DOJ Files Objection to delay "Don't Ask, Don't Tell" Repeal

September 24, 2010 Facebook Twitter LinkedIn Blogger Tumblr

(Washington, DC)  – Log Cabin Republicans are angered by the United States Department of Justice decision to file an objection to the United States District Court Judge Virginia Phillips's ruling to delay the repeal of "Don't Ask, Don't Tell."

"We are deeply disappointed with this Administration's decision" says Log Cabin Republicans Executive Director R. Clarke Cooper. "Yet again, the Obama Administration has failed to live up to its campaign promise to repeal this unconstitutional law for the servicemembers of this country."

The "Don't Ask, Don't Tell" statute was passed in 1993 by a Democratic-controlled Congress and signed into law by President Bill Clinton. The Pentagon has conducted several studies at the direction of numerous Secretaries of Defense and has not found justification for barring service by gay and lesbian Americans. On February 2nd 2010, Defense Secretary Robert Gates and Chairman of the Joint Chiefs of Staff Admiral Michael Mullen, both Republican appointees, testified before the Senate Armed Services Committee in support of repeal. A repeal-inclusive National Defense Authorization Act of 2011 was passed in a bipartisan vote in the Senate Armed Services Committee on May 27th and by a bipartisan vote in the House of Representatives on May 28th. The Senate has delayed their vote on this legislation.
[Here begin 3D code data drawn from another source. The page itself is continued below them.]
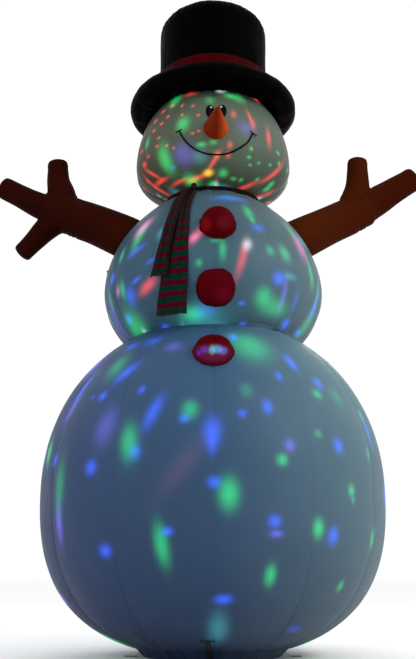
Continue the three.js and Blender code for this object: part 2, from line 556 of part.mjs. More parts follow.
// ---------------------------------------------------------------- rotating light pods
function pod(which, z0) {
  const H = 62;
  const cup = latheSolid([[0, z0], [POD_R, z0], [POD_R, z0 + H], [POD_R - 3, z0 + H], [POD_R - 3, z0 + 3], [0, z0 + 3]], 16);
  add(`light_housing_${which}`, cup, M.plastic);
  add(`light_board_${which}`, ring(6, POD_R - 6, z0 + 46, z0 + 49, 12), M.board);
  add(`light_motor_${which}`, disc(16, z0 + 3.4, z0 + 34, 12).add(disc(3, z0 + 30, z0 + 60, 6)), M.grey);
  const dome = [[0, z0 + H + 60]], inn = [];
  for (const a of [62, 34, 12, 0]) dome.push([60 * Math.cos(rad(a)), z0 + H + 1 + 59 * Math.sin(rad(a))]);
  for (const a of [0, 30, 62]) inn.push([57 * Math.cos(rad(a)), z0 + H + 1 + 56 * Math.sin(rad(a))]);
  dome.push(...inn, [8, z0 + H + 53], [8, z0 + 53], [0, z0 + 53]);
  // spindle under the dome, with a blind hole that turns on the motor shaft
  add(`light_dome_${which}`, latheSolid(dome, 14).subtract(disc(3.8, z0 + 40, z0 + 62, 10)), M.lens);
}
pod('bottom', 5.4);
pod('middle', WAIST_Z + 1.4);
pod('head', NECK_Z + 1.4);
add('light_strap_middle', boxSolid(-765, 765, -20, 20, WAIST_Z - 1, WAIST_Z + 1), M.webbing);
add('light_strap_head', boxSolid(-334.5, 334.5, -15, 15, NECK_Z - 1, NECK_Z + 1), M.webbing);

// ---------------------------------------------------------------- leads inside the envelope
const lead = (name, pts, steps) => add(name, toSolid(tube(pts.map((p) => v3(...p)), 4, 6, steps)), M.cable);
lead('harness_lower', [[0, 1244, 593], [0, 1180, 575], [0, 1050, 420], [0, 880, 260], [0, 620, 110], [0, 330, 34], [0, 150, 22], [0, 64.5, 22]], 20);
lead('harness_middle', [[66, 0, 30], [105, 8, 50], [118, 60, 300], [80, 110, 1100], [50, 115, 2000], [20, 118, 2560], [2, 108, 2676], [0, 65, 2690]], 26);
lead('harness_upper', [[0, -66, 2690], [0, -100, 2712], [8, -118, 3100], [8, -118, 3700], [2, -110, 4010], [0, -98, 4088], [0, -65.5, 4100]], 20);

export default snowman;
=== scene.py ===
import json
import math
import bmesh
import bpy
import numpy as np
from mathutils import Matrix, Vector

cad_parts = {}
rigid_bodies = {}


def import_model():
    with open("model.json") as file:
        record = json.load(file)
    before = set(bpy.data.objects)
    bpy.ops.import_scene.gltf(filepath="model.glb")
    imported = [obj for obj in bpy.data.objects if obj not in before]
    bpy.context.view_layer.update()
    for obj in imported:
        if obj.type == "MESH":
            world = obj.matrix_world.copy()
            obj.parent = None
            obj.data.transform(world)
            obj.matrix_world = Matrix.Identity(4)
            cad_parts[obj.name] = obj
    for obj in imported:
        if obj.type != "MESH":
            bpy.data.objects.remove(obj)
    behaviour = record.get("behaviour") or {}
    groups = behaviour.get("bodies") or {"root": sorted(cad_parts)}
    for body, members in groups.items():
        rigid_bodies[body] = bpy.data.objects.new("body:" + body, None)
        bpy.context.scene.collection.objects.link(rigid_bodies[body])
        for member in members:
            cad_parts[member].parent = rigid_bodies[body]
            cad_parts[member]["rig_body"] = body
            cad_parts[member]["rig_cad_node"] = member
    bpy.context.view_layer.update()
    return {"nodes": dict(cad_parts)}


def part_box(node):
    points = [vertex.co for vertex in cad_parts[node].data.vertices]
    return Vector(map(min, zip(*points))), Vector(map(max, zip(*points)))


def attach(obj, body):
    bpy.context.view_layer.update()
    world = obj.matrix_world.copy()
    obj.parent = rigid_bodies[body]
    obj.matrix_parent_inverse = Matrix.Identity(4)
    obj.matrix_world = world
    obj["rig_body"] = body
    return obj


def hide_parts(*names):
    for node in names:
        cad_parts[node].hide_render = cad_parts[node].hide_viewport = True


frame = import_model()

scene = bpy.context.scene
RNG = np.random.default_rng(20)
ROOT = "snowman"

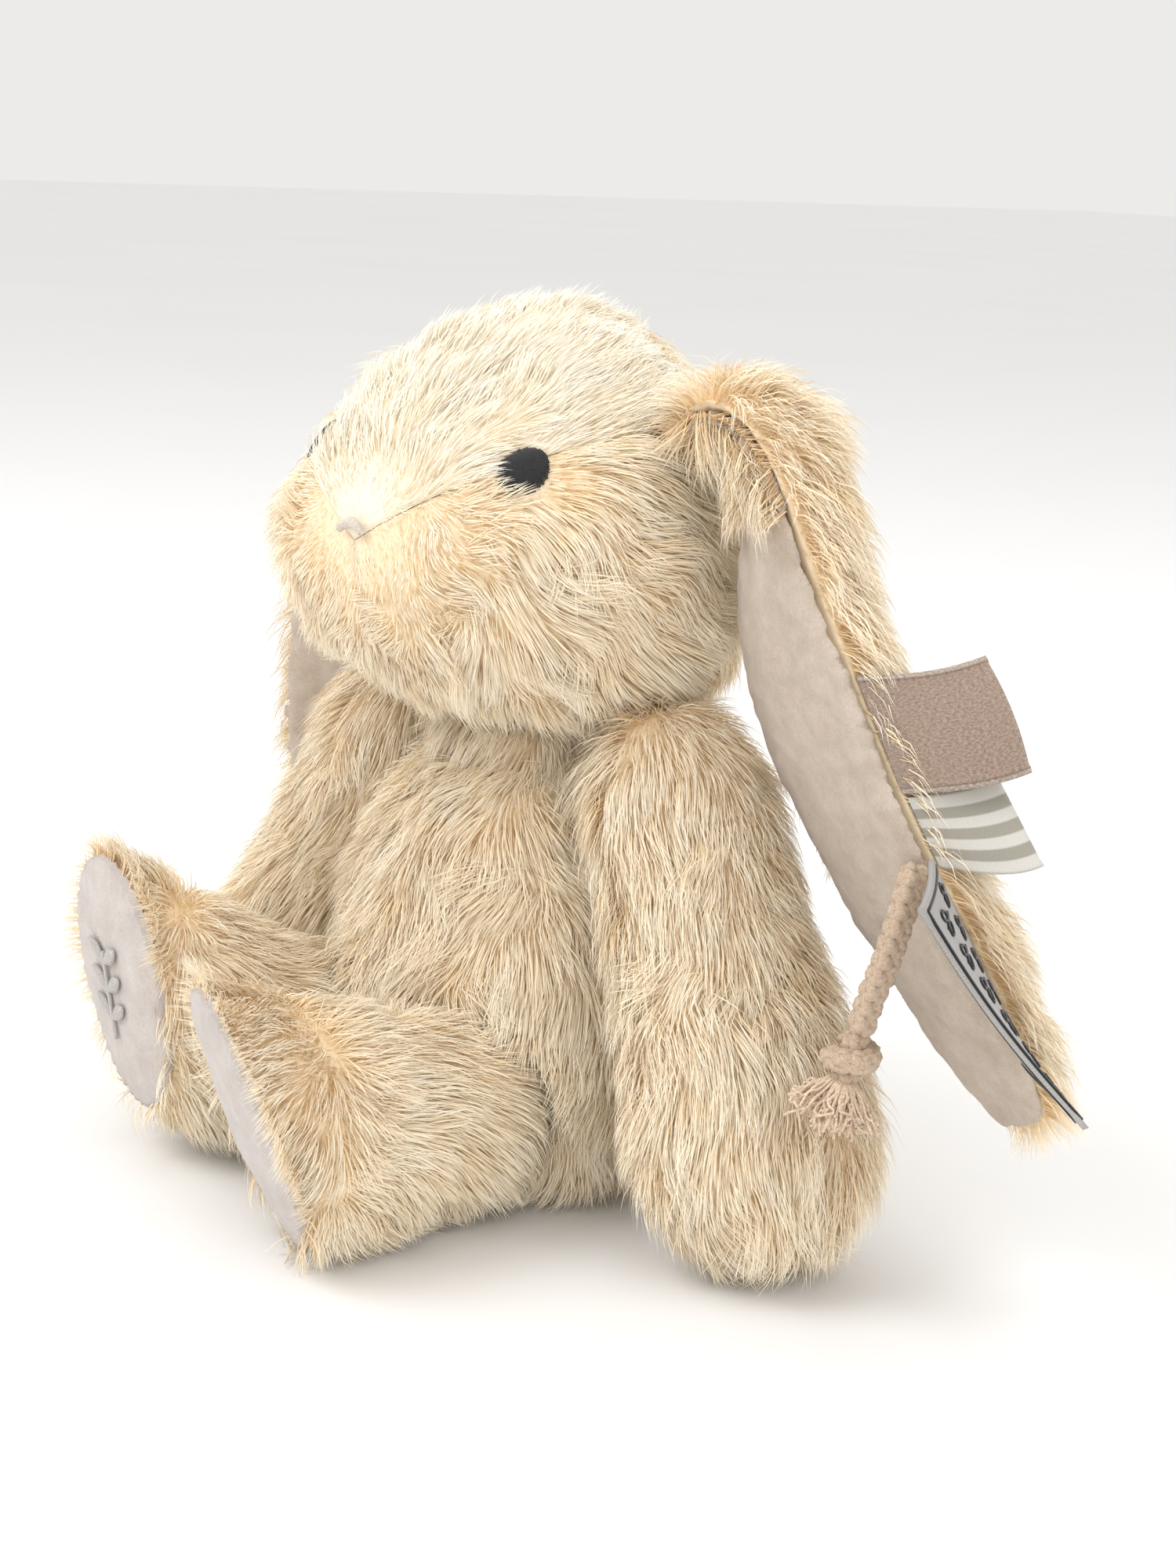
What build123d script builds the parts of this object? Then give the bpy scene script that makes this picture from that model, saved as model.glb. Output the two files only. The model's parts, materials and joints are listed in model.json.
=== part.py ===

"The Justice Department's objections fail to recognize the implications of the government's defeat at the trial. It is as if the South announced that it won the Civil War," said Dan Woods, White & Case attorney who is representing the Log Cabin Republicans. "The objections also fail to mention that the court has previously denied the government's requests for a stay on three prior occasions and nothing has changed to suggest that a stay is now appropriate; if anything, the Senate vote this week shows that the court was correct in denying the prior requests for a stay. But what is most troubling is that the government's request for a stay ignores the harm that Don't Ask, Don't Tell causes to current and potential members of our Armed Forces. That is the saddest, most disappointing, and, in light of the President's position, most hypocritical part of the objections."